Ozlem wanted to go to the sea on Monday, but ugly rains and black skies drowned that idea. The following morning it was clear and sunny, and when we met in the center, Ozlem again had travel in mind. This time it was the mountains.
It was about time I got up there. I had been living in Bursa for nearly two months, and the wall of mountains that surround much of the city had just been a romantic backdrop, scenery. I've never been much of a Nature Boy -- give me busy streets, pavement, twighlit skylines and bridges -- but every now and then it's required; in this case, you don't come to Bursa without going to Uludag, or Olympos, as it was called by the Mysians who founded the city back in 202 B.C.
Plus, Ozlem and I needed it, a breath of fresh air.

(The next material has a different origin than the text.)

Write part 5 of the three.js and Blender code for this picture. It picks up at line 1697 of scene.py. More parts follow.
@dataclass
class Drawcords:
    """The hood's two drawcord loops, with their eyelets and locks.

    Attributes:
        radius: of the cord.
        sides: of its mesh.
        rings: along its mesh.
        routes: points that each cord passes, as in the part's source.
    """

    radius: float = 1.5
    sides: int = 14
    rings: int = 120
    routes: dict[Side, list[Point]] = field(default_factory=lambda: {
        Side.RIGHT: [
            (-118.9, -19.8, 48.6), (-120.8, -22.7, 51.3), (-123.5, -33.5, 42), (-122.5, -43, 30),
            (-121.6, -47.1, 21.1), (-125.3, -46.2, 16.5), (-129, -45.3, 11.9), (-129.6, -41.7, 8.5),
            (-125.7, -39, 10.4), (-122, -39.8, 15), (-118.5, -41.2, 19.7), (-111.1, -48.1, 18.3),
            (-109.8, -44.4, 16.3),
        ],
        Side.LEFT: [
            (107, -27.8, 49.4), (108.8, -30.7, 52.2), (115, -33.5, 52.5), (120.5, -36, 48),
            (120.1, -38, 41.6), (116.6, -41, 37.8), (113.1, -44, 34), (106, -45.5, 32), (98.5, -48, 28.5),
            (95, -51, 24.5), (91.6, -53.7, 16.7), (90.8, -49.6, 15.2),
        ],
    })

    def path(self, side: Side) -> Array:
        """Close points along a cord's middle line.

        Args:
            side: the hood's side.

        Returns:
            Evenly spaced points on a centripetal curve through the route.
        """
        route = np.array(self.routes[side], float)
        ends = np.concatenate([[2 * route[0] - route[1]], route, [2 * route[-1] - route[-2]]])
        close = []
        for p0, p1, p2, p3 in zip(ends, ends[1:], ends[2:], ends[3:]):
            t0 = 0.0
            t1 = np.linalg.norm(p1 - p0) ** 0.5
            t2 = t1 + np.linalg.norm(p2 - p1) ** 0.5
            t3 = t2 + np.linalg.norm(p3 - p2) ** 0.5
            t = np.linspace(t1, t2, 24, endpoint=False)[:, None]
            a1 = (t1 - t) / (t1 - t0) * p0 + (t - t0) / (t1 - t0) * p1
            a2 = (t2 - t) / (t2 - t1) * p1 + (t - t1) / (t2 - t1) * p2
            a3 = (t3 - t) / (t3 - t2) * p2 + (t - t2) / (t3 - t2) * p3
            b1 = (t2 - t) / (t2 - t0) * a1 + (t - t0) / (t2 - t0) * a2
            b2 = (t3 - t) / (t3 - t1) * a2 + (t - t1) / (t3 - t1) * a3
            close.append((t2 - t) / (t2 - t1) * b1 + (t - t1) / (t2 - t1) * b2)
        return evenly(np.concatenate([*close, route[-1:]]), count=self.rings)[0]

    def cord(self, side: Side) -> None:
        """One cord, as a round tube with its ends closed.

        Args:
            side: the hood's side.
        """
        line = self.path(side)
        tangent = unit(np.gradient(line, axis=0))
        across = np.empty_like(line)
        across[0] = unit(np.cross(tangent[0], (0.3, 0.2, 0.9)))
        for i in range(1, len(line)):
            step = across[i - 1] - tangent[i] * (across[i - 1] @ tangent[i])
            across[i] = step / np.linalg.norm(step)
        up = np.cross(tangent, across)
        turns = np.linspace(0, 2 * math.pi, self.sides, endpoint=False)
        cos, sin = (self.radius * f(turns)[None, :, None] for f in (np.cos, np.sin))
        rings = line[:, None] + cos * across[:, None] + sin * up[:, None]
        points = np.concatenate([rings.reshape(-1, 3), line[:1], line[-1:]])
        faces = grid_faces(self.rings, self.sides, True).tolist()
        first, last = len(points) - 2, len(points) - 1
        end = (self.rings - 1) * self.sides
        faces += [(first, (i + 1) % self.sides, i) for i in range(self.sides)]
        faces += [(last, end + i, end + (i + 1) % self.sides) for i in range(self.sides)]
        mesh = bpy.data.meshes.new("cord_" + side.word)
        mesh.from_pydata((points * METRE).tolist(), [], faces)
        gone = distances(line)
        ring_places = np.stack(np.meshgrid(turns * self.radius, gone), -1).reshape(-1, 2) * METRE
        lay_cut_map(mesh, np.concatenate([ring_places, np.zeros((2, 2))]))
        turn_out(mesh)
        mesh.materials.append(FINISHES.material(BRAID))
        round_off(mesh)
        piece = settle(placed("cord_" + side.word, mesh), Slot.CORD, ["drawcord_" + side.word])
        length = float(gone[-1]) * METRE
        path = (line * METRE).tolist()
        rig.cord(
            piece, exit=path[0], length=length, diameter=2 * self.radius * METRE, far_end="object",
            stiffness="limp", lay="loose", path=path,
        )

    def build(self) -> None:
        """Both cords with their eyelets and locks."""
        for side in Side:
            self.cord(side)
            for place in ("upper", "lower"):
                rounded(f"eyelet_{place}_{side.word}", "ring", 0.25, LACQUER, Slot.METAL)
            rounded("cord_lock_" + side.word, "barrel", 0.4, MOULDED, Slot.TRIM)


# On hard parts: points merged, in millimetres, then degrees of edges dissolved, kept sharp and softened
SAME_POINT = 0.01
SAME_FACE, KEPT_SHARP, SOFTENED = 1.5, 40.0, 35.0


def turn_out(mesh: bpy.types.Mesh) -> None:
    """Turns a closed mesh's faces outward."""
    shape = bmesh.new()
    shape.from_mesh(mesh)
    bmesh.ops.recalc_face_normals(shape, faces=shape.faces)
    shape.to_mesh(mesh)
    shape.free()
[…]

Earlier that morning we'd gone to my school, where Ozlem talked to my boss Ayda about my visa. I'd overstayed my three-month tourist visa, and now faced the prospect of having to leave the country. That was not the news either of us wanted to hear. Ozlem's brother knew somebody who worked for the consulate and was trying to do something for me on that end, but it didn't look promising. The school had already exhausted their efforts.

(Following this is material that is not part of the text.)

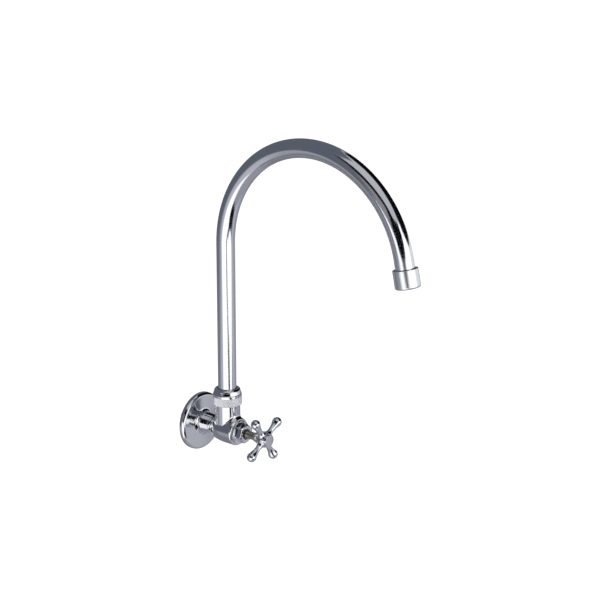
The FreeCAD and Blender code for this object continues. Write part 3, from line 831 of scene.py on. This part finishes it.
def headwork_mesh(name, head):
    """Turned headwork with a hexagon whose corners are turned down, as a grid round its axis."""
    place = valve_axis()
    sides = 6
    corner = math.pi / sides
    by_corner = [-6, -4.5, -3.4, -2.6, -1.9, -1.2, -0.6, 0, 0.6, 1.2, 1.9, 2.6, 3.4, 4.5, 6]
    on_flat = [12, 20, 30, 40, 48]
    turns = [2 * corner * k + math.radians(step) for k in range(sides) for step in by_corner + on_flat]
    half = head.flats / 2
    hexagon = head.seat + head.flange
    cone = half - 0.45 * MM
    rake = math.tan(math.radians(30))
    stem_bore, stem_stop = 4.1 * MM, 55.5 * MM

    def reach(turn, height):
        folded = (turn + corner) % (2 * corner) - corner
        flat = half / math.cos(corner - abs(folded))
        rounded_off = soft_least(flat, half / math.cos(corner) - 0.12 * MM, 0.3 * MM)
        return soft_least(rounded_off, cone + (head.face - height) / rake, 0.25 * MM)

    hidden = [(6.1, 55.5), (6.1, 44.5), (8.9, 44.5), (8.9, 46.9), (10.45, 47.3), (10.45, 56.9)]
    rim = head.flange_radius
    edge = 0.3 * MM
    rows = [(r * MM, h * MM) for r, h in hidden]
    rows += [(rim - 0.15 * MM, head.seat), (rim, head.seat + 0.15 * MM), (rim, hexagon - edge)]
    for turn in (0.5, 1.05, math.pi / 2):
        rows.append((rim - edge * (1 - math.cos(turn)), hexagon - edge * (1 - math.sin(turn))))
    up_the_hexagon = [0, 0.2, 1.5, 3.5, 4.6, 5.0, 5.3, 5.6, 5.9, 6.2, 6.45, 6.7, 6.9, 7.1, 7.25, 7.4, 7.5]
    rows += [(None, hexagon + h * MM) for h in up_the_hexagon]
    flat_top = [cone - 0.2 * MM, cone - 0.6 * MM, head.mouth + 0.9 * MM, head.mouth + 0.45 * MM]
    rows += [(r, head.face) for r in flat_top]
    down_the_mouth = [(0.38, 0.02), (0.02, 0.38), (0, 0.45)]
    rows += [(head.mouth + out * MM, head.face - down * MM) for out, down in down_the_mouth]
    rows += [(head.mouth, head.floor), (stem_bore, head.floor), (stem_bore, stem_stop)]
    grid = bmesh.new()
    columns = []
    for turn in turns:
        where = turn + head.turn
        column = []
        for radius, height in rows:
            out = reach(turn, height) if radius is None else radius
            spot = Vector((out * math.cos(where), out * math.sin(where), height))
            column.append(grid.verts.new(place @ spot))
        columns.append(column)
    for k, column in enumerate(columns):
        after = columns[(k + 1) % len(columns)]
        for j in range(len(rows)):
            up = (j + 1) % len(rows)
            grid.faces.new((column[j], after[j], after[up], column[up]))
    return closed_mesh(name, grid, SHARP_ON_HEXAGON)


def walled(name, skin, thickness):
    """Gives an open skin its wall, inwards, and returns the closed mesh."""
    holder = linked(name + "_skin", skin)
    modifier = holder.modifiers.new("wall", "SOLIDIFY")
    modifier.thickness = thickness
    modifier.offset = -1
    modifier.use_quality_normals = True
    made = evaluated(holder)
    made.shade_smooth()
    made.set_sharp_from_angle(angle=SHARP)
    return made


# ---------------------------------------------------------------- operators

class TapOperator(bpy.types.Operator):
    """Base of the tap's operators."""
    bl_options = {"REGISTER", "UNDO"}


class WALLTAP_OT_finishes(TapOperator):
    """Make the plated, bare and moulded materials"""
    bl_idname = "walltap.finishes"
    bl_label = "Finishes"

    def execute(self, context):
        make_finishes(context.scene.tap_finish)
        return {"FINISHED"}


class WALLTAP_OT_spout(TapOperator):
    """Bend the spout's tube"""
    bl_idname = "walltap.spout"
    bl_label = "Spout tube"

    def execute(self, context):
        spout = context.scene.tap_spout
        skin = tube_tree().bake("spout_tube_skin", {
            "Radius": spout.radius, "Foot": spout.foot, "Riser": spout.riser, "Arch": spout.arch,
            "Sweep": spout.sweep, "Run": spout.run, "Offset": spout.offset, "Steps": spout.steps,
            "Sides": spout.sides, "Material": finish_of("spout_tube")})
        settle("bent_spout_tube", walled("bent_spout_tube", skin, spout.wall), "spout", "spout_tube")
        return {"FINISHED"}


class WALLTAP_OT_flange(TapOperator):
    """Press the wall flange"""
    bl_idname = "walltap.flange"
    bl_label = "Wall flange"

    def execute(self, context):
        mesh = lathe("pressed_flange", flange_outline(context.scene.tap_flange), valve_axis(), sides=192)
        settle("pressed_flange", mesh, "tap", "wall_flange")
        return {"FINISHED"}


class WALLTAP_OT_body(TapOperator):
    """Cast the valve body and cut its inlet's thread"""
    bl_idname = "walltap.body"
    bl_label = "Valve body"

    def execute(self, context):
        body = context.scene.tap_body
        mesh = node_copy("valve_body")
        root = body.crest - body.depth
        near, front_end, both_ends = 0.1 * MM, 1.2 * MM, 2.6 * MM
        for vertex in mesh.vertices:
            out = math.hypot(vertex.co.x, vertex.co.z)
            if -vertex.co.y < body.front + near and out > root - near:
                vertex.co.x *= root / out
                vertex.co.z *= root / out
        restore_normals(mesh)
        made = thread_tree().bake("cast_valve_body", {
            "Root": root - near, "Pitch": body.pitch, "Length": body.back + body.front - both_ends,
            "Depth": body.depth, "Front": body.front - front_end, "Material": finish_of("valve_body")}, mesh)
        settle("cast_valve_body", made, "tap", "valve_body")
        return {"FINISHED"}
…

So with the year and decade, and perhapsmy stay in Turkey coming to an end, Ozlem wanted to go to Uludag. But it was more than that: the day was too fine, clear and sunny, just at the end of the year, to let anything get in the way.

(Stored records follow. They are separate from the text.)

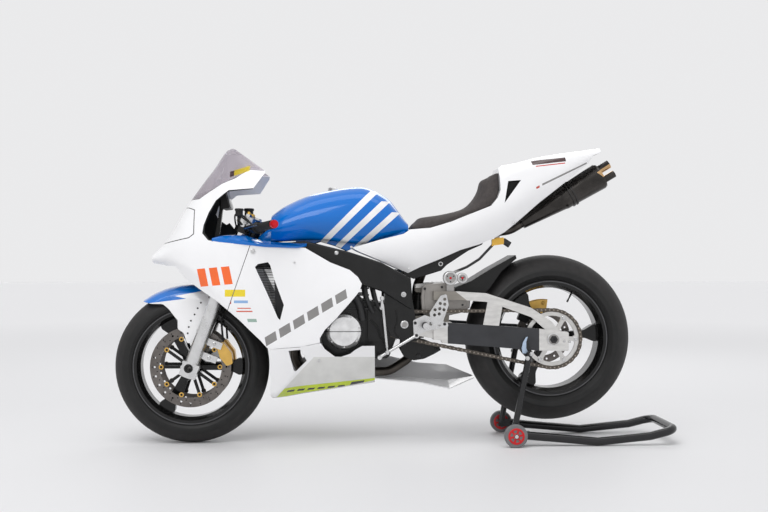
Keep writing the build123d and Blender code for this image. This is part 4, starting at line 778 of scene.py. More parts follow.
# Side outlines, each point (behind, up).
SCREEN_LINE = [(-160, 934), (-11, 939), (38, 941), (83, 970), (128, 996), (177, 1016), (230, 1050),
               (290, 1046)]
COCKPIT_EDGE = [(290, 1036), (249, 977), (156, 970), (108, 932), (82, 888), (63, 839), (59, 809),
                (82, 783), (126, 776), (240, 765)]
SEAM_TOP = (240, 765)
SEAM_LOW = (156, 522)
FRONT_EDGE = [(115, 556), (52, 597), (-11, 640), (-48, 685), (-160, 690)]
LOWER_FRONT_EDGE = [(200, 485), (238, 448), (278, 410), (301, 384)]
PANEL_REAR = [(310, 760), (443, 755), (536, 701), (610, 672), (640, 646), (655, 620), (647, 594),
              (632, 575), (610, 549), (554, 486), (517, 449), (499, 419), (499, 401)]
CREASE_LINE = [(425, 386), (312, 378)]
BELLY_REAR = [(502, 401), (517, 378), (554, 349), (577, 348), (610, 359), (629, 374), (655, 389),
              (703, 389), (707, 240)]
BELLY_BOTTOM = [(649, 233), (535, 214), (421, 196), (323, 180), (312, 200)]
PANEL_VENT = [(258, 683), (269, 694), (306, 701), (314, 690), (328, 642), (365, 542), (351, 486),
              (343, 494), (306, 579)]
BELLY_VENT = [(382, 372), (425, 376), (449, 334), (408, 293), (401, 297)]
PAN_LINE = [(842, 826), (919, 832), (997, 855), (1074, 886), (1152, 917), (1178, 948), (1190, 979),
            (1187, 1066)]
TAIL_TOP = [(1225, 1090), (1285, 1100), (1444, 1125), (1592, 1147), (1592, 1128)]
TAIL_LOW = [(1562, 1118), (1539, 1084), (1441, 1006), (1344, 932), (1255, 855), (1208, 817),
            (1181, 801), (1111, 770), (1034, 747), (957, 713), (880, 682), (834, 659), (803, 672),
            (726, 707), (642, 742), (619, 755)]
TAIL_FORE = [(725, 786), (782, 800), (816, 809)]
TAIL_VENT = [(1220, 1013), (1270, 1017), (1204, 928)]
BELLY_TAIL = [
    (695, (-20, 242), (-119, 243.5), (-187, 335)),
    (890, (-20, 223), (-112, 230), (-176, 290)),
    (1007, (-20, 198), (-100, 222), (-160, 283)),
    (1107, (-60, 236), (-95, 238), (-120, 244)),
]


def smooth_line(xs, ys):
    """A smooth function through the points that never overshoots them."""
    steps = [b - a for a, b in zip(xs, xs[1:])]
    rises = [(b - a) / step for a, b, step in zip(ys, ys[1:], steps)]
    slopes = [rises[0]]
    for before, after, left, right in zip(rises, rises[1:], steps, steps[1:]):
        if before * after <= 0:
            slopes.append(0.0)
        else:
            near, far = 2 * right + left, right + 2 * left
            slopes.append((near + far) / (near / before + far / after))
    slopes.append(rises[-1])

    def value(x):
        i = max(0, min(len(steps) - 1, sum(1 for knot in xs[1:-1] if x > knot)))
        t = (x - xs[i]) / steps[i]
        held = (1 + 2 * t) * (1 - t) ** 2 * ys[i] + t * t * (3 - 2 * t) * ys[i + 1]
        turned = t * (1 - t) ** 2 * slopes[i] * steps[i] - t * t * (1 - t) * slopes[i + 1] * steps[i]
        return held + turned
    return value


def corner_lines(table):
    """For each corner of a table of cross-sections, its smooth lines of left and up."""
    behinds = [row[0] for row in table]
    return [[smooth_line(behinds, [row[corner][part] for row in table]) for part in (0, 1)]
            for corner in range(1, len(table[0]))]


def sections(table, step):
    """The table's cross-sections with smooth ones between them, as (behind, left half)."""
    behinds = [row[0] for row in table]
    lines = corner_lines(table)
    rows = []
    for near, far in zip(behinds, behinds[1:]):
        count = max(1, round((far - near) / step))
        rows += [near + (far - near) * i / count for i in range(count)]
    rows.append(behinds[-1])
    return [(behind, [(left(behind), up(behind)) for left, up in lines]) for behind in rows]


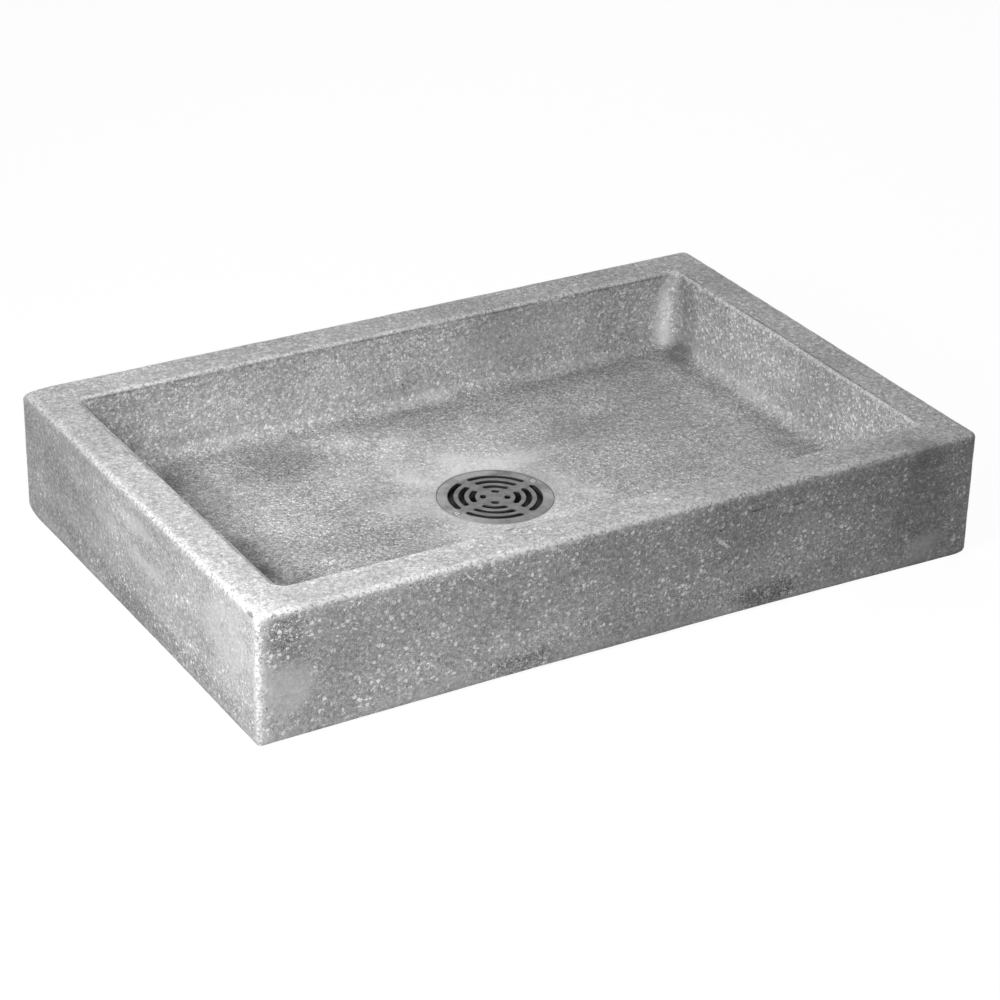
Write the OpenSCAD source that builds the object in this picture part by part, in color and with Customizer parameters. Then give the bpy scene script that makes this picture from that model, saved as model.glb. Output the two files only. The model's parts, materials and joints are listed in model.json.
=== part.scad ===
// Floor-standing mop sink: a shallow precast terrazzo basin with a wide rim,
// a stainless drain body cast into its floor and a slotted round strainer.
// Millimetres. X runs along the length, Y from front to back, Z up.
// The origin is the middle of the underside.

/* [Basin] */
// Length over the rim
basin_length = 914.4; // [700:1:1300]
// Width over the rim, front to back
basin_width = 609.6; // [480:1:900]
// Height from the underside to the rim
basin_height = 152.4; // [120:1:320]
// Width of the flat rim on all four sides
rim_width = 50.8; // [42:0.1:75]
// Height of the floor at the foot of the walls
floor_height = 50; // [46:0.5:70]
// Fall of the floor from the walls to the drain
floor_fall = 7; // [2:0.5:8]
// How far each outer face leans in from rim to base
outer_draft = 2; // [0:0.5:6]
// How far each inner wall leans in from rim to floor
inner_draft = 1.5; // [0:0.5:6]

/* [Basin edges] */
// Radius of the upright outer corners
outer_corner_radius = 10; // [9:0.5:20]
// Radius along the outer edge of the rim
rim_outer_radius = 7; // [2:0.5:8]
// Radius along the underside's edge
base_edge_radius = 4; // [1:0.5:6]
// Radius along the inner edge of the rim
rim_inner_radius = 8; // [2:0.5:12]
// Radius of the upright inner corners
inner_corner_radius = 24; // [22:1:40]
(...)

We caught the bus at Heykel and rode to the foot of the mountain, where you catch the teleferik, or cable lift, up to the summit. After we got our tickets and sat waiting for the next lift, I was nervous. It's perhaps a sign of age that in recent years I've developed a more acute fear of heights than I used to have; for example, the flight from Prague to Istanbul I was a nervous wreck, when just five years ago I flew across the Atlantic from New York to Amsterdam and slept peacefully the whole way. It's hard to account for this newly found vertigo, or "fear of flying;" myself, I suspect that it could be after so many trips, the older you get the more you fear that sooner or later you're bound to crash.
But anyway, the next teleferik came and we got on. It was a small car with glass windows on all sides. Two Chinese women occupied a bench on one side, and on the other a Turkish couple. The rest of the car, half a dozen or so people, were also tourists. We began our ascent, the buildings and houses passed underneath, and the tops of trees almost brushing against the bottom of the lift, and the incline grew steeper, and before long we passed the first support marker, the car rising and falling slightly. As we climbed higher I felt the anxiety in me rising. Ozlem, sensing this, had me huddle close to her. "Look," she said, pointing back down the slope of the mountain. Already the city was far below, stretched out for miles in a vast valley. In the distance, through a slight mist, you could make out the curve of mountains further on. Ahead, up the slope, there were only trees now, most of them pine trees, but they looked like shrubs or sticks.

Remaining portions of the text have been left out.